BOSTON - To fire or not to fire? That was the question facing President Barack Obama just last week.
Would he better have suffered the slings and arrows of his outrageous general? Switching commanders in mid-surge is not something easily contemplated. But then again, if it needed to be done ‘twere better that Gen. Stanley McChrystal be replaced by his own boss, David Petraeus, to avoid serious disruption of what looks more and more to be a losing war. Petraeus has now been swiftly confirmed by congress as McChrystal's replacement.
No doubt McChrystal deserved to be fired. For a general to make the kind of remarks he did about his commander-in-chief is a firing offense.
Obama had bet the war backing McChrystal's decision to surge. His vice president, Joe Biden, was against it. In retrospect Obama's big mistake was to announce ahead of time that he would begin drawing down troops by July 2011. Of course there were caveats. He could postpone the withdrawal, or make it so minimal that it would not change the war effort. But by announcing it Obama lost the confidence of Afghanistan that he is in for the long haul, and of Pakistan which has its own interests to protect.
It is now clear that the July 2011 date demoralized his senior officers in Afghanistan as well.
It has long been evident that that Obama's Afghan team was in disarray. The military deeply suspects the civilian efforts, especially in the form of Obama's special representative to Afghanistan and Pakistan, Richard Holbrooke.
Holbrooke is not famous for getting along with people, and at the very least Obama needs to more clearly define Holbrooke's role. When Holbrook sends emails to top generals - which McChrystal deeply resented - is it just advice? Or is Holbrooke firmly in the chain of command so that his emails can be considered orders?
Should Holbrooke be emailing McChrystal at all, or should he communicate with generals through the defense department chain of command?

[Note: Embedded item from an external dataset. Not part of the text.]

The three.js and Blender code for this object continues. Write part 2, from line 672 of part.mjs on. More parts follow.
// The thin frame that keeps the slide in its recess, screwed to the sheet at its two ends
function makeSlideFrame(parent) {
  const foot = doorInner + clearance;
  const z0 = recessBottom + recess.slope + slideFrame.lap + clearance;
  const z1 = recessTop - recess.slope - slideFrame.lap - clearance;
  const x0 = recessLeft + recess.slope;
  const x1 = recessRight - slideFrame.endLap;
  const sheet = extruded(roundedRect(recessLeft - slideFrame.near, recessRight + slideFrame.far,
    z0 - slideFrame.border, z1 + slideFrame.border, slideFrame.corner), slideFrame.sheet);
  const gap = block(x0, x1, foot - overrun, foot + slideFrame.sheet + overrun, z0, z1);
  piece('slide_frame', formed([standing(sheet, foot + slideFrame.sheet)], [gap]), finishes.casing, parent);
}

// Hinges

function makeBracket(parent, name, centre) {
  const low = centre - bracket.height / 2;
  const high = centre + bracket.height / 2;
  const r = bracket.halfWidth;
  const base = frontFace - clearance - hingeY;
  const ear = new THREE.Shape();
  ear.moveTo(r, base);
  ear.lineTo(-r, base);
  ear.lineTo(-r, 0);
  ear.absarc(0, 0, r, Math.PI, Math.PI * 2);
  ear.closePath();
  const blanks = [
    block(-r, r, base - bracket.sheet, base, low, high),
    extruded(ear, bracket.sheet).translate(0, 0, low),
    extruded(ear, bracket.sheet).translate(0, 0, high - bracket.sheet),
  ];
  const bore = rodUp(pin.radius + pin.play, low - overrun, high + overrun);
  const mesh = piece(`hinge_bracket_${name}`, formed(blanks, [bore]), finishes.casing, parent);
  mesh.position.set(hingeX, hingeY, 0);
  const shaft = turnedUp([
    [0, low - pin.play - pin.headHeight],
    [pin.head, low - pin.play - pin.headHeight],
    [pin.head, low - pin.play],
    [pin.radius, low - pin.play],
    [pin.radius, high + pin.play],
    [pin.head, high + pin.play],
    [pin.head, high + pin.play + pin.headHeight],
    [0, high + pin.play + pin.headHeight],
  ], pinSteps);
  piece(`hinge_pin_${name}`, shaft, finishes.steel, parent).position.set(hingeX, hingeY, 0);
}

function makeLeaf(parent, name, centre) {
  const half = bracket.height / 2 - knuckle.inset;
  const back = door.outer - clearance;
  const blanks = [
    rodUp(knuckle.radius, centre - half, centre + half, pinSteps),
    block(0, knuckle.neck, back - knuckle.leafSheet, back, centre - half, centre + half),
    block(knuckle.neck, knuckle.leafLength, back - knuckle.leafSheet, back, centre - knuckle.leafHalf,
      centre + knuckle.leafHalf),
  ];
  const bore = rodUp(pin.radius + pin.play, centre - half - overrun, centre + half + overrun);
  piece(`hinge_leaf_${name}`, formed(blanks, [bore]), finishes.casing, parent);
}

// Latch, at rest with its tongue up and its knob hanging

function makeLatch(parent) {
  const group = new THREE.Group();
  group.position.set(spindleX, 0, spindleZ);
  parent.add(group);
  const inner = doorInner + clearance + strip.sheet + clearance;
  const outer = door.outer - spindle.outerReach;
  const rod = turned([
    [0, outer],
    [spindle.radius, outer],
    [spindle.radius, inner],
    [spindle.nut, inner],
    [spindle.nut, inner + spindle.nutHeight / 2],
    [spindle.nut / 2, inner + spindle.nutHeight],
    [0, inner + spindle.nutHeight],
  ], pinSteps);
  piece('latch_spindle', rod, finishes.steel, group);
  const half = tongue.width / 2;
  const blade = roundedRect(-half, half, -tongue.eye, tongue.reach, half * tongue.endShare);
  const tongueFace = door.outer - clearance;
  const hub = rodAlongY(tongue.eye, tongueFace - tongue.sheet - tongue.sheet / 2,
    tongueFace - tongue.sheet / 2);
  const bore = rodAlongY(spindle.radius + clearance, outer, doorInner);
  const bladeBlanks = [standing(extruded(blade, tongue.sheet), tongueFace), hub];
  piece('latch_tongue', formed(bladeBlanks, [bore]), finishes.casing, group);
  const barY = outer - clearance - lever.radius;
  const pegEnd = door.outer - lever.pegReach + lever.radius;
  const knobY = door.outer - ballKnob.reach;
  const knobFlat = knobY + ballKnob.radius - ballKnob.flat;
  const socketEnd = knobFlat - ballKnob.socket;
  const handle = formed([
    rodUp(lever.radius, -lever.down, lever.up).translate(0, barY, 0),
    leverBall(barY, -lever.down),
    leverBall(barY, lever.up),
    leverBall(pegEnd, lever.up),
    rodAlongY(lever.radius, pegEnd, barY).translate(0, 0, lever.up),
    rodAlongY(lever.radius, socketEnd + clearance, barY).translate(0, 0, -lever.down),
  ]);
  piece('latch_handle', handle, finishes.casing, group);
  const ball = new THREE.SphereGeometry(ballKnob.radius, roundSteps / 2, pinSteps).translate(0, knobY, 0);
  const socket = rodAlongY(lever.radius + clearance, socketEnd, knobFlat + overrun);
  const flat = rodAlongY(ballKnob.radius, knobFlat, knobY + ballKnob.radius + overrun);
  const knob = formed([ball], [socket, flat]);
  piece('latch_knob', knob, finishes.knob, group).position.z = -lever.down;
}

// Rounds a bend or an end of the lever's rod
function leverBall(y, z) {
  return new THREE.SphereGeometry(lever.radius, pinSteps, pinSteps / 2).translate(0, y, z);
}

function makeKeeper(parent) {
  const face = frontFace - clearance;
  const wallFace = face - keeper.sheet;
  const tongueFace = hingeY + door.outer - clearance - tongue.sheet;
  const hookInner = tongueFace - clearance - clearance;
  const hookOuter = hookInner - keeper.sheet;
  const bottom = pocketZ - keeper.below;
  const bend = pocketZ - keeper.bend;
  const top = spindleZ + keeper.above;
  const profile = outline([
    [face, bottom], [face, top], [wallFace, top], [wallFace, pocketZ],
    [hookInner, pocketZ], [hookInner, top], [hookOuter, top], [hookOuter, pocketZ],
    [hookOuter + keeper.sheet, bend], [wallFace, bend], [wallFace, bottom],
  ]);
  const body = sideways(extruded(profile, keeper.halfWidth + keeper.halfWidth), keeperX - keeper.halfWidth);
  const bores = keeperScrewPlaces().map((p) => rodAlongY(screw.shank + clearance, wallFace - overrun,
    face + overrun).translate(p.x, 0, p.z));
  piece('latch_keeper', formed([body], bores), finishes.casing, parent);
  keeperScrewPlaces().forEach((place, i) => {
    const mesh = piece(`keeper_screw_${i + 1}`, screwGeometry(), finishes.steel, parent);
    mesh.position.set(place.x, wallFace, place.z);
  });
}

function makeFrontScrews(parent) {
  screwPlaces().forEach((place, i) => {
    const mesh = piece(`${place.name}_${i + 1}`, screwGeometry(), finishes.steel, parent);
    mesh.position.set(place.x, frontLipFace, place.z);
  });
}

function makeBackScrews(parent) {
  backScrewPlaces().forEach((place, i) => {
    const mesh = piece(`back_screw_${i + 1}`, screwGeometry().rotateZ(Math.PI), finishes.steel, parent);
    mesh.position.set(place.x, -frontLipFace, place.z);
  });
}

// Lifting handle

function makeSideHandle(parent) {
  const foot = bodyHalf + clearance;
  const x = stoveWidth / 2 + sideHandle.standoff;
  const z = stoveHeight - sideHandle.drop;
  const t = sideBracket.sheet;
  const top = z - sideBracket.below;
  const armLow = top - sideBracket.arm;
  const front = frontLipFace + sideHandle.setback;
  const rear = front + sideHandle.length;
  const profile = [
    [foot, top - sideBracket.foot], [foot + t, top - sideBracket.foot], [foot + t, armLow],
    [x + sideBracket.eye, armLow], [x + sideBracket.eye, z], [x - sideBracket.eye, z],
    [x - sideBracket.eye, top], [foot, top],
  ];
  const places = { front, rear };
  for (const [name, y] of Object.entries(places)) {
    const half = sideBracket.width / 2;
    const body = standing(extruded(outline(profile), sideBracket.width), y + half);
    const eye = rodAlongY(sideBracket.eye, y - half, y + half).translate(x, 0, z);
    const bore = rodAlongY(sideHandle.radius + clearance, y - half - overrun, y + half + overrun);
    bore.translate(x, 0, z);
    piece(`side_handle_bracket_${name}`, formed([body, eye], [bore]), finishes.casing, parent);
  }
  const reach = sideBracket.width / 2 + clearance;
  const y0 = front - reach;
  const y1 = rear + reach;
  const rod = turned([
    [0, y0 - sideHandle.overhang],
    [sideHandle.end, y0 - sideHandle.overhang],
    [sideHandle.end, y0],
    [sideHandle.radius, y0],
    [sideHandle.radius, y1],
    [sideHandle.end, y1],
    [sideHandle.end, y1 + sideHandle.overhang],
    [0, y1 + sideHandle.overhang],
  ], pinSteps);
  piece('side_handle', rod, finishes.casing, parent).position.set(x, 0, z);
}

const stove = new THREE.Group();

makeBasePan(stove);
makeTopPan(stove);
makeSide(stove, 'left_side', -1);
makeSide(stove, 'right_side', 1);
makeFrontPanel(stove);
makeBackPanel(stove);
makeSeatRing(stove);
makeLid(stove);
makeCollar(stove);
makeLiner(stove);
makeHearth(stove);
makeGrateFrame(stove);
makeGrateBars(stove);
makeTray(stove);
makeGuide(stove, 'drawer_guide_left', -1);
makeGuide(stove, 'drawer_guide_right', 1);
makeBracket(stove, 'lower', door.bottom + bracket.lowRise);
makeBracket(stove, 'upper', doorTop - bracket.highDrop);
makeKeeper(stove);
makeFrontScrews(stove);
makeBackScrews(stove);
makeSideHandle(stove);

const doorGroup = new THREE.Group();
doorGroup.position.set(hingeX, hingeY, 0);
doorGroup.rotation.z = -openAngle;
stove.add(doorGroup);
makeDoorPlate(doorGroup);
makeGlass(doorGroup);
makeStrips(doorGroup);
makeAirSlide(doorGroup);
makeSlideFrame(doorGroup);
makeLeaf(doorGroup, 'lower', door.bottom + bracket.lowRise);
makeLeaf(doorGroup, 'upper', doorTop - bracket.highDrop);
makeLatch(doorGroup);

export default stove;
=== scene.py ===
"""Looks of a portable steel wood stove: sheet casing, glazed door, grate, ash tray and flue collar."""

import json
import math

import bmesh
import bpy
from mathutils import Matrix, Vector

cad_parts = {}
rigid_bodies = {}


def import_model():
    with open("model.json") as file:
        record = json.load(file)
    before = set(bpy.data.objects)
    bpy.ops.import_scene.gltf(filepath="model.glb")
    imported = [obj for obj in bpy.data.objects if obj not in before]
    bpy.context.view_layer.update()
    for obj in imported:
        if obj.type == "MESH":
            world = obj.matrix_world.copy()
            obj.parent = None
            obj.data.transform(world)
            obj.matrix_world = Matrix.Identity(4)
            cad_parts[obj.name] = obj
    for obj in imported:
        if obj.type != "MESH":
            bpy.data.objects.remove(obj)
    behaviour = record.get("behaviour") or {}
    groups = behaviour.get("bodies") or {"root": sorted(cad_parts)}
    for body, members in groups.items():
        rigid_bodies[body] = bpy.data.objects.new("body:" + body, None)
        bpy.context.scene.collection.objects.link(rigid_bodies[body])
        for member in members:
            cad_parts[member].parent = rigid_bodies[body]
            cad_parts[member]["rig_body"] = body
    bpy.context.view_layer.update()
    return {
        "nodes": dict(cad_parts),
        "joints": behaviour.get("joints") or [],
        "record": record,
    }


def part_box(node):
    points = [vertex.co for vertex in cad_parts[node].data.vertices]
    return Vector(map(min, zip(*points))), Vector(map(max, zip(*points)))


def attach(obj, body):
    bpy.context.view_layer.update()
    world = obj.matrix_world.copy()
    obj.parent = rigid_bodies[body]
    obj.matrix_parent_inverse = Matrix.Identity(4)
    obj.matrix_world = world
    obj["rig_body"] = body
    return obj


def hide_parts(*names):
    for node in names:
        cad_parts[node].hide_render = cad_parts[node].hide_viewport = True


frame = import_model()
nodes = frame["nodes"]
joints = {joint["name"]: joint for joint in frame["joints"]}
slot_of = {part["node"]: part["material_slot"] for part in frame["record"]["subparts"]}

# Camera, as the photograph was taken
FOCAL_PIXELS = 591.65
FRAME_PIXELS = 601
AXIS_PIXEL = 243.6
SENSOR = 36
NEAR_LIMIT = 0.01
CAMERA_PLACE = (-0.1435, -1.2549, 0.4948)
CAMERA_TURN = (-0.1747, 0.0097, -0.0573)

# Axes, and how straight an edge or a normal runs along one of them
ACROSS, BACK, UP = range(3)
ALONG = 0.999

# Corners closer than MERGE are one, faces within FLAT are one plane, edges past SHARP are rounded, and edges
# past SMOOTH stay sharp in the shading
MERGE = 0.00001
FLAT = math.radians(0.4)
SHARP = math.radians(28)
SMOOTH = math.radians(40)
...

A complicating factor is that McChrystal has made public statements before about the war that have been deeply resented by Obama's civilian team, and seen as trying to force the president's hand. Generals should never be seen to publicly differ with their civilian bosses. The founding fathers, educated in the classics, clearly did not want hero generals crossing the Rubicon and coming home to Rome to become Caesars. Back when Harry Truman fired Douglas MacArthur during the Korean war there were Europeans who were amazed that Truman did not move a single regiment into Washington to prevent a MacArthur-inspired coup. Happily the American system of civilian control of the military has never cracked.
Generals can, and do, run for president however. Gen. Grant won the White House after the Civil War as did Dwight Eisenhower after World War II. There were those who wanted MacArthur to run after he was fired. I suspect that the GOP would like nothing better than to run Gen. David Petraeus against Obama in 2012, if only they could persuade the general to run.
If the war had been going well for McChrystal and Obama the entire issue would not have been so volatile. But the war is not going well. The Taliban don't show any sign of letting up. Although McChrystal's surge has not yet run its course, there is little indication that the Taliban is being defeated. It retreats before a NATO show of strength, but then filters back again. The war has now gone on longer than World War II, and it will soon pass in length the Soviet Union's doomed effort. Obama called it the necessary war, but it's original goal of defeating Al Qaeda was botched when Osama bin Laden and his cohorts escaped to Pakistan. Now we allegedly fight on to keep Al Qaeda from coming back, but why would they want to come back when it is more comfortable in Pakistan?
Politically, the McChrystal affair is just another in the string of disasters that Obama has had to face since taking office. It cannot help but hurt him, though McChrystal really didn't leave Obama a choice.
Like the French World Cup soccer team, sent home in disgrace after insulting the coach, McChrystal's exit means that the Taliban will advance to the next round.